Gaskammer-Fantasien öffentlich im Netzwerk

Trotzdem bleibt festzustellen, dass fremdenfeindliche Kommentar im Netz nicht nur quantitativ zunehmen, sondern auch immer wieder eine neue Qualität annehmen. Viele scheinen beim Kommentieren im Internet keine Scheu mehr zu kennen: „Viele sind tatsächlich so naiv und kommen gar nicht darauf, dass ihr Inhalt strafrechtlich verfolgt werden könnte“, meint einer der antirassistischen Internetaktivisten. Und so findet man in den Kommentarspalten der Medien gerade bei Flüchtlingsthemen immer wieder User, die zum Bau von Gaskammern aufrufen oder ankündigen, das selbst tun zu wollen.

Auch ein „Gefällt mir“ kann strafbar sein

Strafbar macht sich übrigens nicht nur, wer selbst volksverhetzende Kommentare ins Netz stellt. Auch ein „Gefällt mir“ kann unter Umständen eine Verurteilung wegen Volksverhetzung nach sich ziehen, wenn in dem gelikten Kommentar strafbare Inhalte stehen. Das entscheiden mittlerweile immer mehr Amtsgerichte so und ist auch in der juristischen Fachwelt anerkannt.

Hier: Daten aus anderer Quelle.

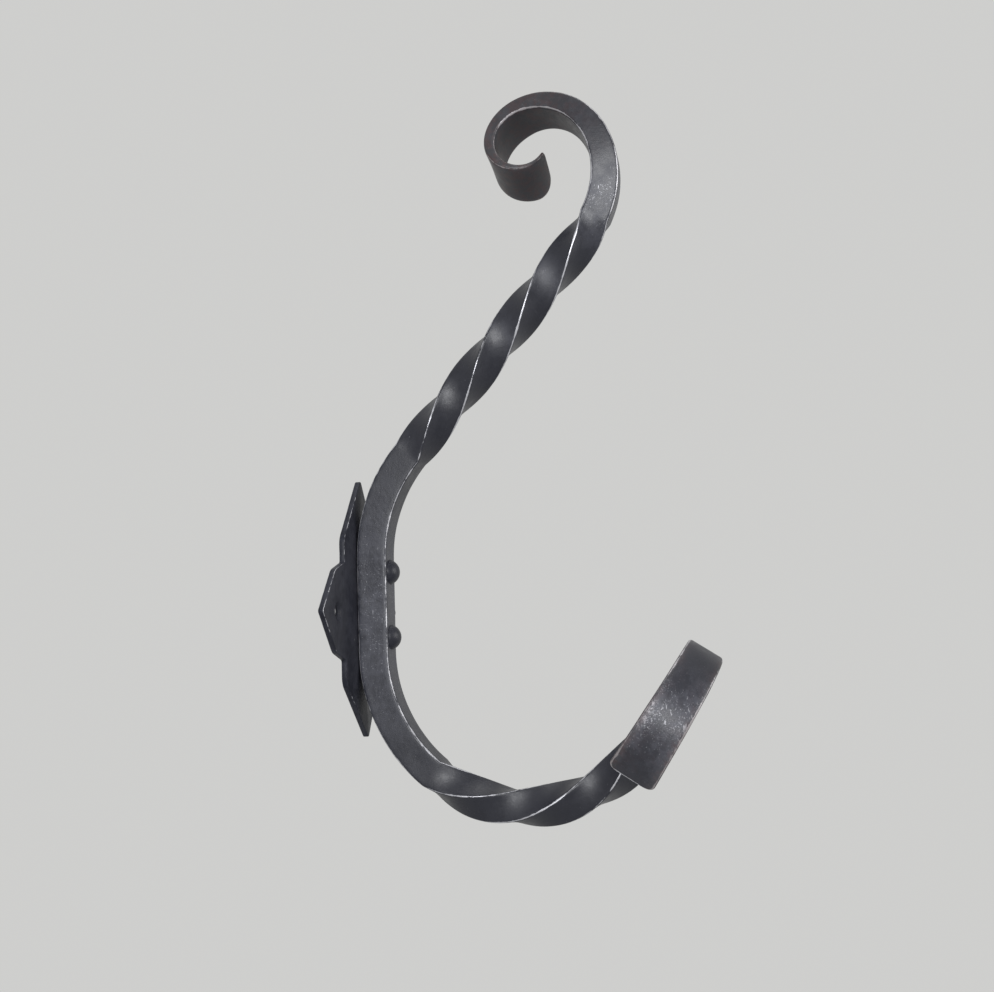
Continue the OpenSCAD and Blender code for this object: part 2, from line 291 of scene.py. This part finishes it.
class Arm:
    """One arm of the bar, measured from midway between the rivets."""

    def __init__(self, bar, sizes, upper):
        self.bar, self.sizes, self.upper = bar, sizes, upper
        self.way = 1 if upper else -1
        self.bend_to = sizes.straight + sizes.bend_r * sizes.bend_angle
        if upper:
            self.scroll_from = self.bend_to + sizes.arm_len
            self.scroll_len = sizes.rise_len + sizes.fall_len + sizes.curl_len
            self.twist_len = sizes.twist_len
        else:
            self.scroll_from = self.bend_to + sizes.twist_r * sizes.twist_angle
            self.scroll_len = sizes.rise_len + sizes.curl_len
            self.twist_len = self.scroll_from - self.bend_to
        self.end = self.scroll_from + self.scroll_len

    def form(self, s):
        """Lean, curl and sway of the line, and the section's turn, width and thickness."""
        sizes = self.sizes
        on_scroll = s - self.scroll_from
        lean = curl = sway = 0.0
        if sizes.straight < s < self.bend_to:
            lean = 1 / sizes.bend_r
        turn = -sizes.twist * min(1.0, max(0.0, (s - self.bend_to) / self.twist_len))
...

Die Polizei ist meist sehr kooperativ, wenn von Bürgern Anzeigen wegen Volksverhetzung im Internet eingehen. Das Landeskriminalamt Baden-Württemberg schreibt etwa auf seiner Internetpräsenz: „Zum Schutz vor weiteren Gewalttaten und ähnlichen rechtsextremistischen Aktivitäten sind wir auf Ihre Hinweise angewiesen.“ Auch wenn es um Polizisten selbst geht, werden die Vorgesetzten tätig. Den Vorwurf des Rassismus will man dort nicht gerne auf sich sitzen lassen. So hat das zuständige Polizeipräsidium Anfang des Jahres ein Disziplinarverfahren gegen einen 25-jährigen Beamten eingeleitet, der im Internet rassistisch aufgefallen war.

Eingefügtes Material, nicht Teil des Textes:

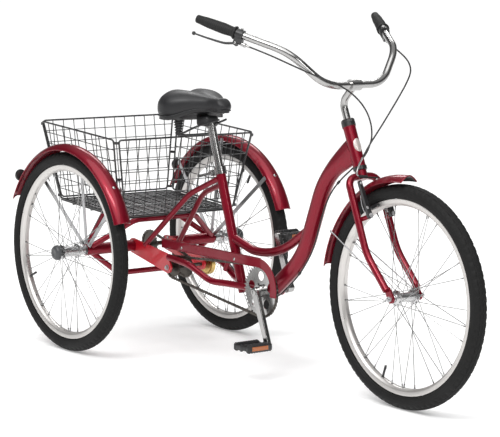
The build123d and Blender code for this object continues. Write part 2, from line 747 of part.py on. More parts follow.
def fender(centre, start, sweep_arc):
    """Curved sheet over a wheel, from one angle above +X over an arc towards +Z."""
    a = radians(start)
    face = Plane(origin=centre, x_dir=(cos(a), 0, sin(a)), z_dir=(-sin(a), 0, cos(a)))
    half = FENDER_W / 2
    edge = FENDER_R - 19
    with BuildPart() as sheet:
        with BuildSketch(face):
            with BuildLine():
                outer = ThreePointArc((edge, -half), (FENDER_R, 0), (edge, half))
                Line(outer @ 1, (edge, half - FENDER_SHEET))
                inner = ThreePointArc((edge, half - FENDER_SHEET), (FENDER_R - FENDER_SHEET, 0),
                                      (edge, FENDER_SHEET - half))
                Line(inner @ 1, outer @ 0)
            make_face()
        revolve(axis=Axis(centre, (0, -1, 0)), revolution_arc=sweep_arc)
    return sheet.part


gather("right_fender", fender(right_hub, 22, 132))
gather("left_fender", fender(left_hub, 22, 132))

front_stays = [rod(front_hub + Vector(-6, side * 46.5, 14),
                   front_hub + Vector(-302, side * 33.2, 160), 2) for side in (-1, 1)]
gather("front_fender", fender(front_hub, 89, 82), *front_stays)

STAY_ANGLES = (42, 88, 135)
bars = []
for side in (-1, 1):
    for angle in STAY_ANGLES:
        way = Vector(cos(radians(angle)), 0, sin(radians(angle)))
        low = rear_hub + way * 21 + Vector(0, side * 258, 0)
        high = rear_hub + way * 346 + Vector(0, side * 291.5, 0)
        with BuildPart() as bar:
            with BuildSketch(Plane(origin=low, x_dir=way.cross(Vector(0, 1, 0)),
                                   z_dir=high - low)):
                Rectangle(14, 2.5)
            extrude(amount=(high - low).length)
        bars.append(bar.part)
gather("fender_stays", *bars)

REFLECTOR_ANGLE = 143.0
discs = []
for centre in (right_hub, left_hub):
    way = Vector(cos(radians(REFLECTOR_ANGLE)), 0, sin(radians(REFLECTOR_ANGLE)))
    seat = centre + way * (FENDER_R + 1)
    body = seat + Vector(-14, 0, 10)
    discs.append(rod(seat, body, 4))
    discs.append(rod(body + Vector(-10, 0, 0), body, 20))
with BuildPart() as reflectors:
    for disc in discs:
        add(disc)
write(reflectors, "rear_reflectors")

# ---- basket -------------------------------------------------------------------------
tilt = radians(BASKET_TILT)
basket_mid = at(*BASKET_MID)
basket_ahead = Vector(cos(tilt), 0, -sin(tilt))
basket_up = Vector(sin(tilt), 0, cos(tilt))
basket_left = Vector(0, 1, 0)


def in_basket(x, y, z):
    return basket_mid + basket_ahead * x + basket_left * y + basket_up * z


def mesh_panel(name, foot_mid, top_mid, foot_width, top_width, width_way):
    """Flat wire panel, wider at its top, with square windows between its wires."""
    rise = top_mid - foot_mid
    face = Plane(origin=foot_mid, x_dir=width_way, z_dir=width_way.cross(rise))
    height = rise.length
    border = 5.0

    def outline(inset):
        low = foot_width / 2 - inset
        high = top_width / 2 - inset
        return [(-low, inset), (low, inset), (high, height - inset), (-high, height - inset)]

    with BuildPart() as panel:
        with BuildSketch(face):
            with BuildLine():
                Polyline(*outline(0), close=True)
            make_face()
            with BuildSketch(mode=Mode.PRIVATE) as windows:
                with Locations((0, height / 2)):
                    with GridLocations(MESH, MESH, 15, 9):
                        Rectangle(MESH - WIRE, MESH - WIRE)
                with BuildLine():
                    Polyline(*outline(border), close=True)
                make_face(mode=Mode.INTERSECT)
            add(windows.sketch_local, mode=Mode.SUBTRACT)
        extrude(amount=WIRE / 2, both=True)
    write(panel, name)


floor_long, floor_wide = BASKET_FLOOR
top_long, top_wide = BASKET_TOP
CORNER_GAP = 10.0
front_top = -BASKET_TOP_BACK + top_long / 2
rear_top = -BASKET_TOP_BACK - top_long / 2
mesh_panel("basket_front_panel", in_basket(floor_long / 2, 0, 4),
           in_basket(front_top, 0, BASKET_HEIGHT),
           floor_wide - 2 * CORNER_GAP, top_wide - 2 * CORNER_GAP, basket_left)
mesh_panel("basket_rear_panel", in_basket(-floor_long / 2, 0, 4),
           in_basket(rear_top, 0, BASKET_HEIGHT),
           floor_wide - 2 * CORNER_GAP, top_wide - 2 * CORNER_GAP, basket_left)
for side, name in ((-1, "basket_right_panel"), (1, "basket_left_panel")):
    mesh_panel(name, in_basket(0, side * floor_wide / 2, 4),
               in_basket(-BASKET_TOP_BACK, side * top_wide / 2, BASKET_HEIGHT),
               floor_long - 2 * CORNER_GAP, top_long - 2 * CORNER_GAP, basket_ahead)

with BuildPart() as basket_floor:
    with BuildSketch(Plane(origin=basket_mid, x_dir=basket_ahead, z_dir=basket_up)):
        Rectangle(floor_long - 6, floor_wide - 6)
        with GridLocations(28, 28, 14, 16):
            Rectangle(24, 24, mode=Mode.SUBTRACT)
    extrude(amount=-5)
write(basket_floor, "basket_floor")

# ---- seat ---------------------------------------------------------------------------
SADDLE_REAR = (241.0, 88.0, 120.0)      # centre and half axes of its wide part
SADDLE_NOSE = (400.0, 28.0)
SADDLE_Z = (772.0, 866.0)
POST_TOP = 558.0
CLAMP_R = 17.0
CLAMP_DEPTH = 12.0
CLAMP_BAR = (14.5, 9.0)     # half length and radius of the bar that the rails sit on
with BuildPart() as seat_post:
    add(rod(on_seat(SEAT_TUBE_LENGTH - 200), on_seat(POST_TOP - CLAMP_DEPTH), POST_R,
            POST_R - 2.2))
    add(rod(on_seat(POST_TOP - CLAMP_DEPTH), on_seat(POST_TOP), CLAMP_R))
    add(across(on_seat(POST_TOP + 2), -CLAMP_BAR[0], CLAMP_BAR[0], CLAMP_BAR[1]))
write(seat_post, "seat_post")

with BuildPart() as saddle:
    with BuildSketch(Plane(origin=at(0, 0, SADDLE_Z[0] + 14))):
        with Locations((SADDLE_REAR[0], 0)):
            Ellipse(SADDLE_REAR[1], SADDLE_REAR[2])
        with Locations((SADDLE_NOSE[0], 0)):
            Circle(SADDLE_NOSE[1])
        make_hull()
    extrude(amount=SADDLE_Z[1] - SADDLE_Z[0] - 14)
    fillet(saddle.edges().group_by(Axis.Z)[-1], 26)
write(saddle, "saddle")

SPRING_Z = (726.0, 785.5)
SPRING_AT = (254.0, 66.0)
springs = [rod(at(SPRING_AT[0], side * SPRING_AT[1], SPRING_Z[0]),
               at(SPRING_AT[0], side * SPRING_AT[1], SPRING_Z[1]), 15) for side in (-1, 1)]
rails = [pipe([at(SPRING_AT[0], side * 53, 741), at(322, side * 26, 760), at(404, side * 14, 780)],
              3.5, bends=(100,)).part for side in (-1, 1)]
gather("saddle_springs", *springs, *rails)

# ---- brake cables -------------------------------------------------------------------
CABLE_R = 2.4
rear_start = right_side(LEVER_AT + 34.6, PIVOT_OUT - 4)
front_start = mirrored(rear_start)

rear_upper = [rear_start, at(944, -246, 1026), at(1004, -205, 996), at(1062, -150, 962),
              at(1092, -92, 939), at(1112, -45, 905), at(1115, -4, 862), at(1113, 18, 818),
              at(1105, 28, 780)]
front_route = [front_start, at(948, 258, 1026), at(1005, 254, 997), at(1042, 236, 968),
               at(1070, 196, 938), at(1099, 140, 899), at(1119, 82, 850), at(1131, 32, 803),
               at(1134, -4, 765), at(1130, -27, 728), at(1124, -43, 695), at(1131, -52, 672),
               at(1140, -26, 666), at(1141, 22, 664)]
rear_lower = [at(1092, 32, 757), at(1075, 35, 731), at(1049, 34, 704), at(1014, 30, 677),
              at(980, 14, 642), at(950, 3, 603), at(922, 0, 550), at(897, 0, 482),
              at(871, 0, 412), at(812, 0, 335), at(754, 0, 286), at(700, 2, 245),
              at(636, 8, 236), at(562, 22, 240), at(488, 35, 240), at(420, 70, 248),
              at(345, 92, 285), at(275, 93, 322), at(218, 92, 328),
              at(JACK[0] - 21.7, 92, 326)]
for route, name in ((rear_upper, "rear_brake_cable_upper"), (front_route, "front_brake_cable"),
                    (rear_lower, "rear_brake_cable_lower")):
    print(name, "bend radii", [round(r) for r in smooth_radii(route)])
    write(pipe(route, CABLE_R), name)
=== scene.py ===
"""Looks of the adult tricycle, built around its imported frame."""
import json
import math

import bmesh
import bpy
from mathutils import Matrix, Quaternion, Vector


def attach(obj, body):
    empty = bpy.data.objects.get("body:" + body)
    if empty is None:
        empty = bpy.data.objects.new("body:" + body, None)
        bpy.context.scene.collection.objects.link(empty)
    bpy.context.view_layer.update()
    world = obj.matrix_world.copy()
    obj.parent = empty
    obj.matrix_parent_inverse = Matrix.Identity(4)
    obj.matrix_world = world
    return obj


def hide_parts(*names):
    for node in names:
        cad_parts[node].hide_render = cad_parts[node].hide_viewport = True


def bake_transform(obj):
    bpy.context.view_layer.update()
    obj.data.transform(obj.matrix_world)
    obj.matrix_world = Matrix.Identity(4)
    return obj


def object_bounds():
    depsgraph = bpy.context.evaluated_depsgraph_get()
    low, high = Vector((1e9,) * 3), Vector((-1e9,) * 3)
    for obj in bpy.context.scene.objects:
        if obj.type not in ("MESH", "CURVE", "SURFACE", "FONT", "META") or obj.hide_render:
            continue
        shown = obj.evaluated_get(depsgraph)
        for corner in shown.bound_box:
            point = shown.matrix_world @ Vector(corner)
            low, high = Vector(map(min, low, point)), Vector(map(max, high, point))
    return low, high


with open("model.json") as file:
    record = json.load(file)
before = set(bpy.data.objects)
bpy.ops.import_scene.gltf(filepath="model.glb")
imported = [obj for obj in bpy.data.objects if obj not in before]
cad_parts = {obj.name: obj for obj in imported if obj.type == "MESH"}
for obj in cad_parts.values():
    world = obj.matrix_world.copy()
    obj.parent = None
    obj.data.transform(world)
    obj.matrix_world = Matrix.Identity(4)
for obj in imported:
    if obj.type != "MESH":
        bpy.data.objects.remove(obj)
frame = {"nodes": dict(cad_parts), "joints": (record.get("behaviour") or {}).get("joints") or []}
cad_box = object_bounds()
joints = {j["name"]: j for j in frame["joints"]}

# ---- places and sizes: the design's own millimetres, turned into metres ------------------
MM = 0.001
X_SHIFT = -647.75               # the rear axle's place along X
X_WAY = Vector((1, 0, 0))
Y_WAY = Vector((0, 1, 0))
Z_WAY = Vector((0, 0, 1))


def at(x, y, z):
    """A point given in millimetres from the rear axle's foot."""
    return Vector(((x + X_SHIFT) * MM, y * MM, z * MM))


def mirrored(point):
    """The same point on the other side of the middle plane."""
    return Vector((point.x, -point.y, point.z))


def joint_point(name):
    return Vector(joints[name]["pos_m"])


def joint_axis(name):
    return Vector(joints[name]["axis"]).normalized()


def polar(centre, angle, radius, y=0.0):
    """A point round a wheel's axis: angle in degrees above +X, y across."""
    a = math.radians(angle)
    return centre + Vector((radius * math.cos(a), y, radius * math.sin(a)))


front_hub = joint_point("front_wheel_spin")
rear_mid = joint_point("drive_axle_turn")
right_hub = joint_point("right_wheel_spin")
left_hub = mirrored(right_hub)
crank_axis = joint_point("crank_turn")
jack_axis = joint_point("jackshaft_turn")
steer_up = joint_axis("steering_turn")
steer_ahead = Y_WAY.cross(steer_up)
head_foot = joint_point("steering_turn")
seat_up = joint_axis("seat_height")


def on_head(along, ahead=0.0, left=0.0):
    """A point along the head tube from its foot, in millimetres."""
    return head_foot + (steer_up * along + steer_ahead * ahead + Y_WAY * left) * MM


# ---- mesh tools ----------------------------------------------------------------------------
ROUND = 16                      # sides of a thin round section


def circle_section(radius, sides=ROUND):
    step = 2 * math.pi / sides
    return [(radius * math.cos(i * step), radius * math.sin(i * step)) for i in range(sides)]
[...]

Zusammenarbeit noch längst nicht überall gut

Doch so gut funktioniert die Aufnahme der Anzeigen und die Zusammenarbeit mit den Behörden längst nicht überall. Dass generell die Behörden in den alten Bundesländern kooperativer seien, als die in den neuen, meint einer der Kommentarjäger. Positive Erfahrungen habe er vor allem mit den Polizeibeamten gemacht, meint ein anderer. Die Berliner Polizei hat auf seinen Hinweis hin im Frühjahr des Jahres die Wohnungen dreier Absender fremdenfeindlicher Kommentare durchsucht.

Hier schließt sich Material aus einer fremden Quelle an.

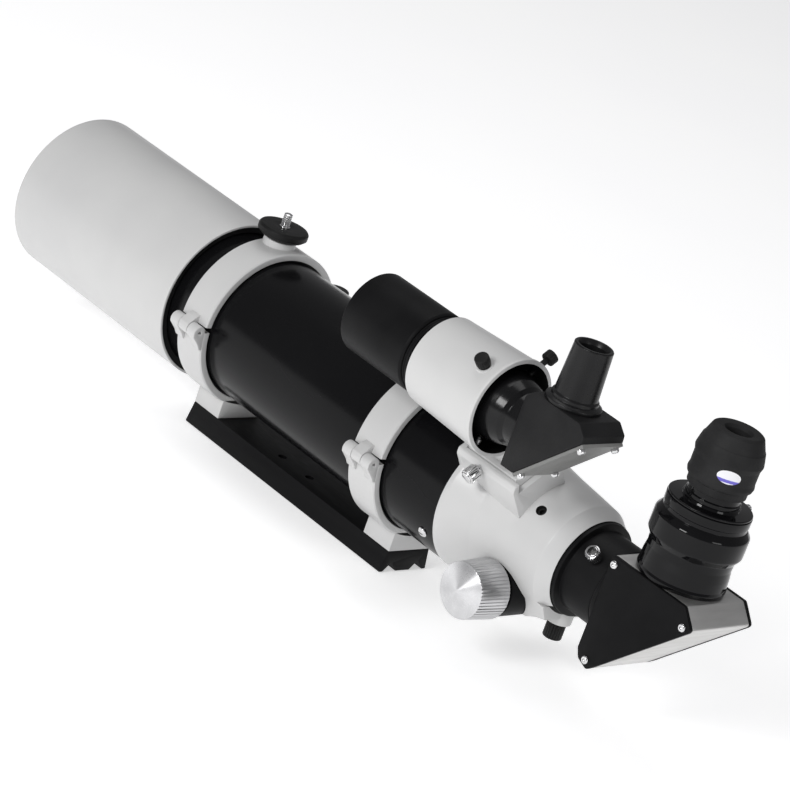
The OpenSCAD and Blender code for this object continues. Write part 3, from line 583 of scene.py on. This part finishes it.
for label, angle in (("left", 140), ("right", 20)):
    spot, out = radial(angle, 0, -271)
    bm = bmesh.new()
    turn(bm, [(0, 26), (2, 26), (2, 29.4), (3.4, 29.5), (3.4, 30.6), (0, 30.6)], spot, out, steps=40)
    ribbed(bm, spot, out, 30.4, 37.6, 5, 5, 22, 0.4, soft=0.7)
    turn(bm, [(0, 37.4), (3.9, 37.4), (3.4, 38.2, 0.6), (0, 38.5)], spot, out, steps=40)
    piece("adapter_screw_" + label + "_skin", bm, [bright_steel],
          "adapter_screw_" + ("a" if label == "left" else "b"), ["adapter_screw_" + label], sharp=40)

# ---------------------------------------------------------------------------
# Mirror diagonal: a silver body between two black side plates, a chrome nose
# that plugs into the adapter, and a slanted mirror inside.
# ---------------------------------------------------------------------------
body_silver = finish_of("body_silver", (0.54, 0.535, 0.525), (0.62, 0.615, 0.605), (0.34, 0.46), metallic=0.9,
                        stretch=(0.15, 1, 1), broad=150, grain=900, bump=0.12)
plate_black = finish_of("plate_black", (0.003, 0.003, 0.0035), (0.005, 0.005, 0.0055), (0.4, 0.5),
                        broad=40, grain=1700, bump=0.15, specular=0.1)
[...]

Die Erfahrungen mit der Staatsanwaltschaft seien längst nicht so gut: In einem Fall habe eine bayerische Staatsanwaltschaft Verfahren gegen fast ein Dutzend Leute eingestellt, die bei einem volksverhetzenden Kommentar auf „Gefällt mir“ gedrückt hatten. Begründung: Mehrere dieser 12 Leute hatten angegeben, nur versehentlich den „Like“-Button gedrückt zu haben. Auf unsere Anfrage hin, teilte die zuständige Staatsanwaltschaft mit, dass immer nachgewiesen werden müsse, dass die Person selbst und absichtlich auf „Gefällt mir“ gedrückt hat. Generell geht man dort aber schon von der Strafbarkeit eines „Likes“ bei volksverhetzenden Aussagen aus. Man habe auch schon mehrfach Strafbefehle deswegen verschickt.

So oder so, für die Jäger rassistischer Kommentare bleibt auch in Zukunft noch viel zu tun. Ihr Beispiel will auch alle anderen dazu ermutigen, rassistische Hetze im Internet nicht unwidersprochen hinzunehmen und strafbare Kommentare in sozialen Netzwerken auch den Behörden zu melden. Nur so würden manche begreifen, dass es eben keine akzeptable Meinung ist, Zyklon-B zur Lösung eines vermeintlichen Asylproblems heranzuziehen oder Flüchtlingsboote im Mittelmeer versenken zu wollen.